Unlike A Voyage to Arcturus, The Haunted Woman offers no explicit, final explanation. Isbel has no Krag to tell her what it all means. This is one of the characteristics of Lindsay’s novels between Arcturus and Devil’s Tor — the human characters get mind-blasting visions, but no clue or guidance as to what they mean or how to fit this new strata of experience into the everyday world of twenties England.

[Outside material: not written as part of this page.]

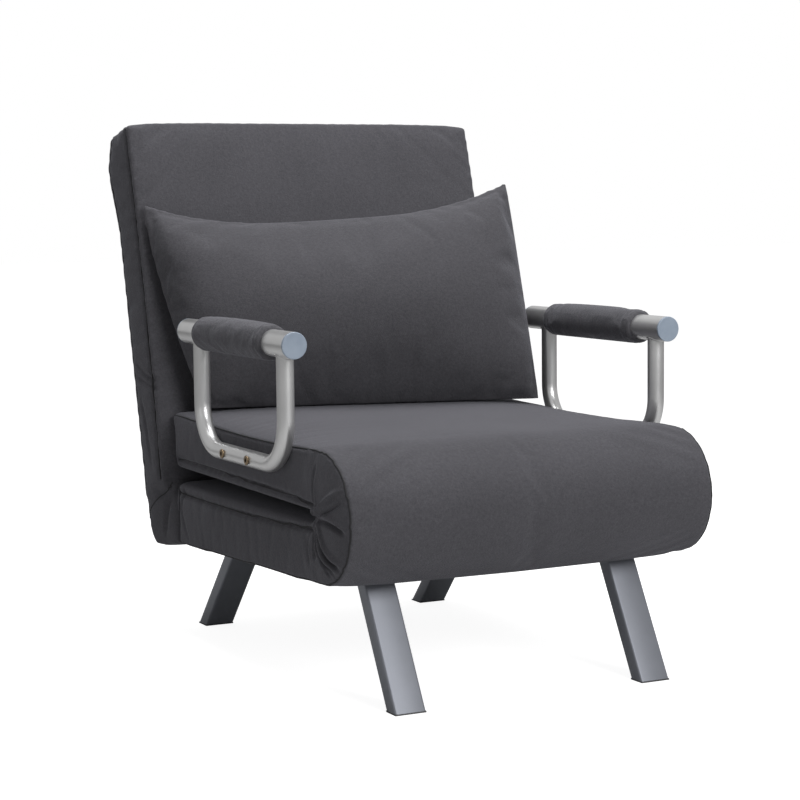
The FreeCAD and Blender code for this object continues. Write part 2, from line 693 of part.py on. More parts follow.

For most of The Haunted Woman, though, the meaning of the supernatural elements seems clear. Up the phantom staircase, Isbel is confronted by three doorways, and in her first three trips, she explores a different room each time. In the first room, furnished only with a mirror, she receives a vision of herself as she truly is, with all her tragical and passionate potentialities written clearly on her face. In the second room, furnished only with a couch, she meets Judge and the two can “drop the mask of convention, and talk to each other more humanly and truthfully” than in the outside world. But what of the third room? Here, there’s a window, looking out on a Spring-like, fresh world, unspoilt by man. No roads, no hedgerows. A musician plays his archaic instrument and his music awakens the pair’s passionate nature, until they’re overwhelmed, and can’t sustain the “worldly prudence on his side, angry pride on hers” that keeps them apart in the normal world. But what Lindsay does next takes it all one step further than a mere allegory of love in the face of straitening social bounds. Looking into the musician’s face kills two of the novel’s characters. The musician is not, then, the embodiment of human love or passion, but of the essentially tragic nature of the passion that’s so much a part (though submerged throughout her normal, waking life) of Isbel’s character.

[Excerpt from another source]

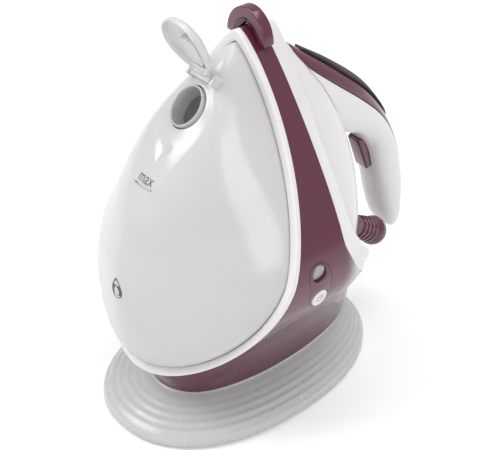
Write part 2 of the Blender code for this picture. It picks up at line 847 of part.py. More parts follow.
def handle_section(step, seat=8, rest=14):
    """Ring of the white handle, with a shallow seat for its cover."""
    middle, reach, half_x = handle_frame(step)
    edge = cover_angle(step)
    low = COVER_THICK + GAP if COVER_FIRST <= step <= COVER_LAST else 0.0
    ring = [section_point(middle, reach, half_x, mix(-edge, edge, i / seat), -low)
            for i in range(seat + 1)]
    ring += [section_point(middle, reach, half_x,
                           mix(edge + 0.03, 2 * math.pi - edge - 0.03, i / rest), 0.0)
             for i in range(rest + 1)]
    return ring


def section_point(middle, reach, half_x, a, out):
    c, s = math.cos(a), math.sin(a)
    length = reach.length
    point = middle + reach * (math.copysign(abs(c)**0.85, c) * (length + out) / length)
    point += Vector((math.copysign(abs(s)**0.85, s) * (half_x + out), 0, 0))
    return tuple(point)


def handle_skin(name, first, last, angle, low, high, skin, steps=22, arc=8):
    """A strip that lies on the handle's back between two steps."""
    rings = []
    for i in range(steps + 1):
        step = mix(first, last, i / steps)
        middle, reach, half_x = handle_frame(step)
        edge = angle(step)
        turns = [mix(-edge, edge, j / arc) for j in range(arc + 1)]
        top = [section_point(middle, reach, half_x, a, high(step)) for a in turns]
        under = [section_point(middle, reach, half_x, a, low(step)) for a in turns[::-1]]
        rings.append(top + under)
    return loft(name, rings, skin)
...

So, passion, or love, is lifted to the level of Muspel (our true spiritual home) from A Voyage to Arcturus, as though Lindsay is saying that what Pain was in that first novel, Tragical Passion is in this one — the way out of a deceptive, ensnaring world, and the way home. (Lindsay several times in the novel links passion with pain — and music — as when he describes the sound of the musician’s bowed instrument as “low, fierce, passionate, exactly resembling a deep, forced human cry of love-pain.”)

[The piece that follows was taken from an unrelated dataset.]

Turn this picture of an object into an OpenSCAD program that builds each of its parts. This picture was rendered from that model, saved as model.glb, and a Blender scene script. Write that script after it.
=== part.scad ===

This feeling that the coming together of a man and woman in a deeply meaningful, but deeply tragical and troubled manner, is the closest the living can come to a sort of reconnection with their deeper, truer selves, is reiterated in The Violet Apple, and intensified in Devil’s Tor. (I’d say it also has a hint of fairy-tale fulfilment at the end of The Adventures of Monsieur de Mailly.) It obviously had great meaning for David Lindsay, and is certainly an argument for regarding his post-Arcturus novels not as commercial compromises (as they’re often seen), but as genuine attempts to further his understanding of his own ideas.